Bescheiden consumptiegroei februari
De consumptiegroei in februari is bescheiden. Uit cijfers van het CBS blijkt dat de volumegroei van de totale binnenlandse consumptie in deze maand uit komt op 0,8%. Het feit dat februari dit jaar een koopdag minder telde dan vorig jaar heeft een remmend effect gehad op de bestedingen. Vergeleken met februari vorig jaar zijn met name de bestedingen aan duurzame goederen fors lager. Deze ontwikkeling laat zich deels verklaren uit anticipatie-aankopen in de laatste maanden van vorig jaar.
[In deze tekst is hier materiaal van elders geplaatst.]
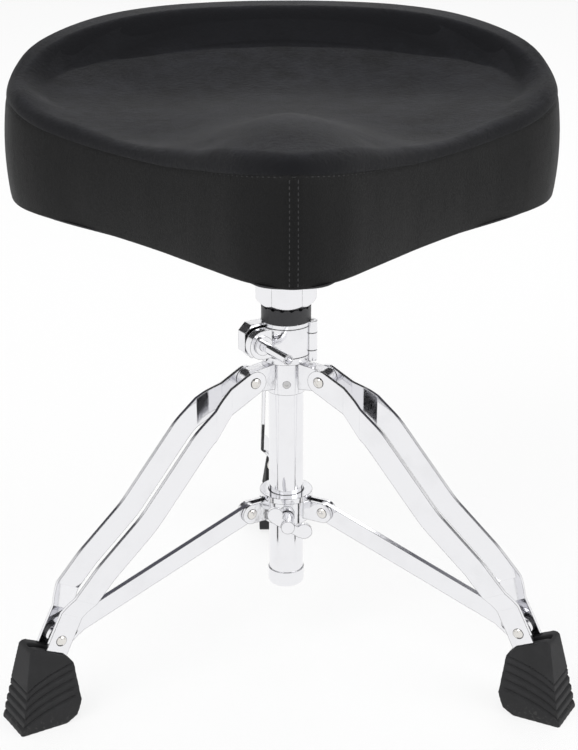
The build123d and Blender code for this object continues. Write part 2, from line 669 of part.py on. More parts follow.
def under_cover():
    """Dust cloth under the board, cut out round the hub's flange."""
    cloth = seat_prism(COVER_THICK + SOFT_GAP, SEAT_BOTTOM, SEAT_BOTTOM + UNDER_COVER_THICK)
    half = HUB_FLANGE / 2 + 2
    return cloth - block(-half, half, -half, half, SEAT_BOTTOM - 1, SEAT_BOTTOM + UNDER_COVER_THICK + 1)


def seat_hub():
    """Cast receiver that turns on the post, with a square flange under the board."""
    top = board_bottom()
    body = disc(HUB_R, HUB_BOTTOM, top)
    half = HUB_FLANGE / 2
    flange = block(-half, half, -half, half, top - HUB_FLANGE_H, top)
    flange = fillet(flange.edges().filter_by(Axis.Z), 12)
    body += flange
    web_top = top - HUB_FLANGE_H
    web = [(0, web_top), (half - 8, web_top), (HUB_R - 2, web_top - HUB_WEB_H), (0, web_top - HUB_WEB_H)]
    for azimuth in (0, 90, 180, 270):
        body += turned(upright_slab(web, -3, 3), azimuth)
    body -= disc(POST_R + RUN, HUB_BOTTOM - 1, post_top() + SEAT_GAP)
    for x, y in hub_bolt_places():
        body -= Pos(x, y, 0) * disc(HUB_BOLT_R + RUN, top - HUB_FLANGE_H - 1, top + 1)
    return body - turned(radial_pin(PINCH_R + RUN, POST_R - 1, 40, PINCH_Z), 45)


def hub_key_screw():
    """Square-headed screw in the side of the hub, set just clear of the post so that the seat turns."""
    screw = radial_pin(PINCH_R, POST_R + SEAT_GAP, HUB_R + 4, PINCH_Z)
    head = Pos(HUB_R + 4 + PINCH_HEAD / 2, 0, PINCH_Z) * Box(PINCH_HEAD, 5.5, 5.5)
    return turned(screw + head, 45)


def hub_bolts():
    bottom = board_bottom() - HUB_FLANGE_H
    bolts = []
    for x, y in hub_bolt_places():
        head = Pos(0, 0, bottom - HUB_BOLT_HEAD_H) * extrude(RegularPolygon(HUB_BOLT_HEAD_R, 6), HUB_BOLT_HEAD_H)
        bolt = head + disc(HUB_BOLT_R, bottom - 1, board_top() - 1)
        bolts.append(Pos(x, y, 0) * bolt)
    return bolts


def tee_nuts():
    nuts = []
    for x, y in hub_bolt_places():
        nut = ring(TEE_NUT_R, HUB_BOLT_R + RUN, board_top() + RUN, board_top() + TEE_NUT_H)
        nut += ring(HUB_BOLT_R + 1.3, HUB_BOLT_R + RUN, board_top() - 8, board_top() + TEE_NUT_H)
        nuts.append(Pos(x, y, 0) * nut)
    return nuts


# ================================================================ assembly
def build_nodes():
    nodes = {
        "main_tube": [main_tube()],
        "tube_end_cap": [tube_end_cap()],
        "leg_bracket": [leg_bracket()],
        "height_bushing": [height_bushing()],
        "clamp_hinge_pin": [clamp_hinge_pin()],
        "clamp_door": [clamp_door()],
        "clamp_screw": [clamp_screw()],
        "clamp_nut": [clamp_nut()],
        "bracket_set_screw": [bracket_set_screw()],
        "leg_pivot_rivets": [turned(leg_rivet(), azimuth) for azimuth in LEG_AZIMUTHS.values()],
        "seat_post": [seat_post()],
        "post_plug": [post_plug()],
        "hex_collar": [hex_collar()],
        "hex_collar_screw": [hex_collar_screw()],
        "brace_collar": [brace_collar()],
        "collar_liner": [collar_liner()],
        "ear_rivets": ear_rivets(),
        "wing_bolt": [wing_bolt()],
        "seat_hub": [seat_hub()],
        "hub_key_screw": [hub_key_screw()],
        "hub_bolts": hub_bolts(),
        "tee_nuts": tee_nuts(),
        "seat_board": [seat_board()],
        "under_cover": [under_cover()],
        "seat_foam": [seat_foam()],
        "seat_top_cover": [top_cover()],
        "seat_side_band": [side_band()],
    }
    bar = leg_bar()
    bar_a, bar_b = both_sides(bar)
    foot, rivet, washers, brace = rubber_foot(), foot_rivet(), foot_washers(), strut()
    for name, azimuth in LEG_AZIMUTHS.items():
        nodes[f"{name}_leg_bar_a"] = [turned(bar_a, azimuth)]
        nodes[f"{name}_leg_bar_b"] = [turned(bar_b, azimuth)]
        nodes[f"{name}_foot"] = [turned(foot, azimuth)]
        nodes[f"{name}_foot_rivet"] = [turned(rivet, azimuth)]
        nodes[f"{name}_foot_washers"] = [turned(washer, azimuth) for washer in washers]
        nodes[f"{name}_strut"] = [turned(brace, azimuth)]
    return nodes


def write_nodes(nodes):
    """Centre the whole object over the origin and write one file per node."""
    os.makedirs("parts", exist_ok=True)
    box = Compound(children=[solid for shapes in nodes.values() for part in shapes for solid in part.solids()])
    box = box.bounding_box()
    shift = Pos(-(box.min.X + box.max.X) / 2, -(box.min.Y + box.max.Y) / 2, -box.min.Z)
    print("moved by", shift.position)
    for name, shapes in nodes.items():
        solids = [shift * solid for part in shapes for solid in part.solids()]
        piece = solids[0] if len(solids) == 1 else Compound(children=solids)
        piece.label = name
        export_step(piece, f"parts/{name}.step")


if __name__ == "__main__":
    write_nodes(build_nodes())
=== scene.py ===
"""Looks of a folding drum throne: saddle cushion, ribbed rubber feet, chrome tripod and a white stage."""
import json
import math

import bmesh
import bpy
import numpy as np
from bpy.props import FloatProperty, FloatVectorProperty, IntProperty, PointerProperty
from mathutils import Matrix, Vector


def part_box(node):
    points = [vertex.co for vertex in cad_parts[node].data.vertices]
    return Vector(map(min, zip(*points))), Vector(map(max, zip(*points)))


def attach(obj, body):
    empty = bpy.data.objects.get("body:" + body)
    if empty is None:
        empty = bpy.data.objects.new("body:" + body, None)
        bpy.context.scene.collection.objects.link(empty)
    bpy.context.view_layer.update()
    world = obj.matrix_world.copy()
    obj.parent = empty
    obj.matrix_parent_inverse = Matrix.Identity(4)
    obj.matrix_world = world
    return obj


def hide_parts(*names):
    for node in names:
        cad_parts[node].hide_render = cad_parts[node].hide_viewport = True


bl_info = {
    "name": "Drum throne dressing",
    "version": (1, 0, 0),
    "blender": (4, 5, 0),
    "location": "View3D > Sidebar > Throne",
    "description": "Covers, stitches, rubber and chrome for a folding drum throne",
    "category": "Object",
}

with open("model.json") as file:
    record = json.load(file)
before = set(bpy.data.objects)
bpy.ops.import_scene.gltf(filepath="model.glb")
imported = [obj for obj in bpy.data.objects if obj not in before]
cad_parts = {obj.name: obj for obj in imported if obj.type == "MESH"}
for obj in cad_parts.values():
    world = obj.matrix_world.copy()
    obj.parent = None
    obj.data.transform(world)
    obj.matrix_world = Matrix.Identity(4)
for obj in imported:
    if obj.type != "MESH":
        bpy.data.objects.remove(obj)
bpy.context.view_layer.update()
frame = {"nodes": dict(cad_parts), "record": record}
MM = 0.001
LEGS = {"left": 210.0, "right": 330.0, "rear": 90.0}
TUBE_LOW, TUBE_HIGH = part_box("main_tube")
AXIS_Y = (TUBE_LOW.y + TUBE_HIGH.y) / 2 / MM
SEAT_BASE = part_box("seat_side_band")[0].z / MM

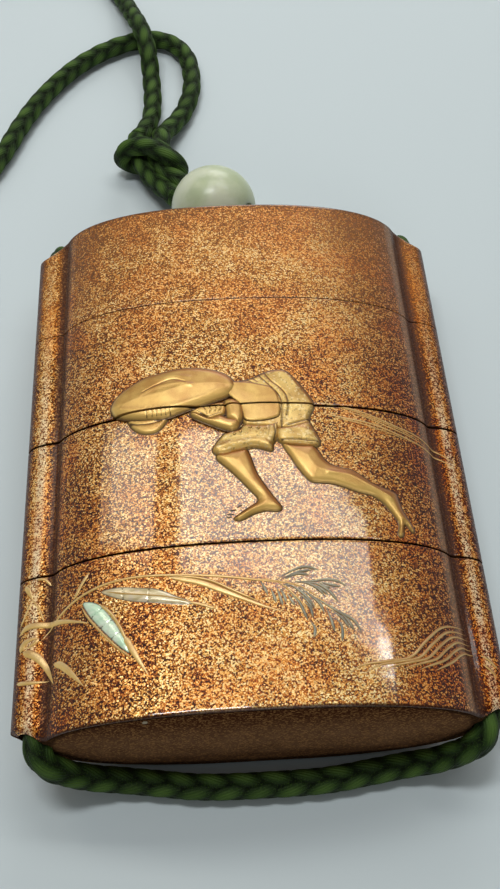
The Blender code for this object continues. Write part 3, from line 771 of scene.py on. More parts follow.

Ook aan voedings- en genotmiddelen is minder besteed.
Bestedingen aan duurzame goederen fors lager
Bij de duurzame goederen is het volume van de bestedingen fors lager (-7,0%). Evenals in januari zijn er ook in februari veel minder nieuwe vervoermiddelen gekocht dan een jaar eerder. Dit hangt samen met de BTW-verhoging begin dit jaar. Een aantal consumenten anticipeerde hier in de laatste maanden van 2000 op door deze aankopen te vervroegen. Ook bij andere duurzame goederen, zoals huishoudelijke artikelen, schoenen, lederwaren en woninginrichting, blijven de aankopen in februari achter.
Het volume van de bestedingen aan voedings- en genotmiddelen is 1,6% kleiner dan in februari 2000. Gecorrigeerd voor prijsverandering is aan goederen 3,0% minder uitgegeven. Zo'n veertig procent van de binnenlandse consumptieve bestedingen gaat op aan goederen, de overige zestig procent aan diensten.
Consumptie diensten groeit met 3,4%
Het volume van de bestedingen aan diensten is 3,4% groter dan in februari 2000. Deze consumptiecategorie laat een gematigde groei zien bij de uitgaven voor cultuur en recreatie, huisvesting en medische en maatschappelijke diensten. De hoogste groeicijfers noteren vervoer, communicatie en de financiële en zakelijke diensten.
Technische toelichting
De macro-economische consumptiecijfers sluiten aan op de uitkomsten van de Nationale rekeningen 1999 en de Kwartaalrekeningen 2000. De uitkomsten voldoen daarmee aan de internationale richtlijnen voor het samenstellen van Nationale rekeningen (ESR'95). Het persbericht beschrijft de ontwikkeling van de binnenlandse werkelijke individuele consumptie. Dit begrip omvat alle bestedingen die rechtstreeks ten goede komen aan individuele consumenten, ongeacht of deze daarvoor zelf betalen of dat de overheid of een derde (b.v. een verzekeraar) dit doet. Het gaat om de uitgaven op Nederlands grondgebied: dus ook de uitgaven van buitenlandse ingezetenen in Nederland. De uitgaven van Nederlandse ingezetenen in het buitenland zijn niet in dit cijfer opgenomen. De binnenlandse consumptieve bestedingen zijn verdeeld in vier hoofdcategorieën.
Het in de tabel opgenomen begrip 'nationale consumptie' bevat in tegenstelling tot de term 'binnenlandse consumptie' wel de bestedingen van Nederlandse ingezetenen in het buitenland, maar niet de uitgaven van buitenlandse ingezetenen in Nederland.
De groeicijfers zijn steeds gebaseerd op een vergelijking met de overeenkomstige periode van voorgaand jaar. De ontwikkelingen (volumemutaties) zijn voor prijsveranderingen gecorrigeerd. Weersomstandigheden en de samenstelling van de koopdagen kunnen van invloed zijn op de uitkomsten van de maandcijfers. Zo wordt op een vrijdag of zaterdag meer uitgegeven dan op een maandag of dinsdag. Voor deze effecten is niet gecorrigeerd.